Each entry below is to be transcribed exactly.

Dataset excerpt:
* begin *

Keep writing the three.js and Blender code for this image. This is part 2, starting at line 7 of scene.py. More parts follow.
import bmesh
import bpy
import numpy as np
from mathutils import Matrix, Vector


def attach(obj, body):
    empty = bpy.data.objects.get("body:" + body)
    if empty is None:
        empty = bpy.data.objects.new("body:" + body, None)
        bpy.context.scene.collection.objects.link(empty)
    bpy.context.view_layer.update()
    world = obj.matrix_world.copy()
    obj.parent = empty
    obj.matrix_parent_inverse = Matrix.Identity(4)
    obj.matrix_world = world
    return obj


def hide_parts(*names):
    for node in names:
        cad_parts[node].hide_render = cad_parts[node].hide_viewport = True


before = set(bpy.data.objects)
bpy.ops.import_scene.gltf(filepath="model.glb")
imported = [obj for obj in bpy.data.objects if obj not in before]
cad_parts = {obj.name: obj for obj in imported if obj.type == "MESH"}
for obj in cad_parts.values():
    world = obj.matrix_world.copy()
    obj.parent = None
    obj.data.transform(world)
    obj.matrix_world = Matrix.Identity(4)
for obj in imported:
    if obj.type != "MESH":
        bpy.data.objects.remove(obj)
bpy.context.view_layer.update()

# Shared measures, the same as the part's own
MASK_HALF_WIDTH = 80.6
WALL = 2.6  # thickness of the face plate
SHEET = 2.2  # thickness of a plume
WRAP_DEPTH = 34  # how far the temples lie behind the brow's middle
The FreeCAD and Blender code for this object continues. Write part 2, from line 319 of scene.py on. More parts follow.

* end *

Finished exercise:
Keep writing the three.js and Blender code for this image. This is part 2, starting at line 7 of scene.py. More parts follow.
import bmesh
import bpy
import numpy as np
from mathutils import Matrix, Vector


def attach(obj, body):
    empty = bpy.data.objects.get("body:" + body)
    if empty is None:
        empty = bpy.data.objects.new("body:" + body, None)
        bpy.context.scene.collection.objects.link(empty)
    bpy.context.view_layer.update()
    world = obj.matrix_world.copy()
    obj.parent = empty
    obj.matrix_parent_inverse = Matrix.Identity(4)
    obj.matrix_world = world
    return obj


def hide_parts(*names):
    for node in names:
        cad_parts[node].hide_render = cad_parts[node].hide_viewport = True


before = set(bpy.data.objects)
bpy.ops.import_scene.gltf(filepath="model.glb")
imported = [obj for obj in bpy.data.objects if obj not in before]
cad_parts = {obj.name: obj for obj in imported if obj.type == "MESH"}
for obj in cad_parts.values():
    world = obj.matrix_world.copy()
    obj.parent = None
    obj.data.transform(world)
    obj.matrix_world = Matrix.Identity(4)
for obj in imported:
    if obj.type != "MESH":
        bpy.data.objects.remove(obj)
bpy.context.view_layer.update()

# Shared measures, the same as the part's own
MASK_HALF_WIDTH = 80.6
WALL = 2.6  # thickness of the face plate
SHEET = 2.2  # thickness of a plume
WRAP_DEPTH = 34  # how far the temples lie behind the brow's middle
The FreeCAD and Blender code for this object continues. Write part 2, from line 319 of scene.py on. More parts follow.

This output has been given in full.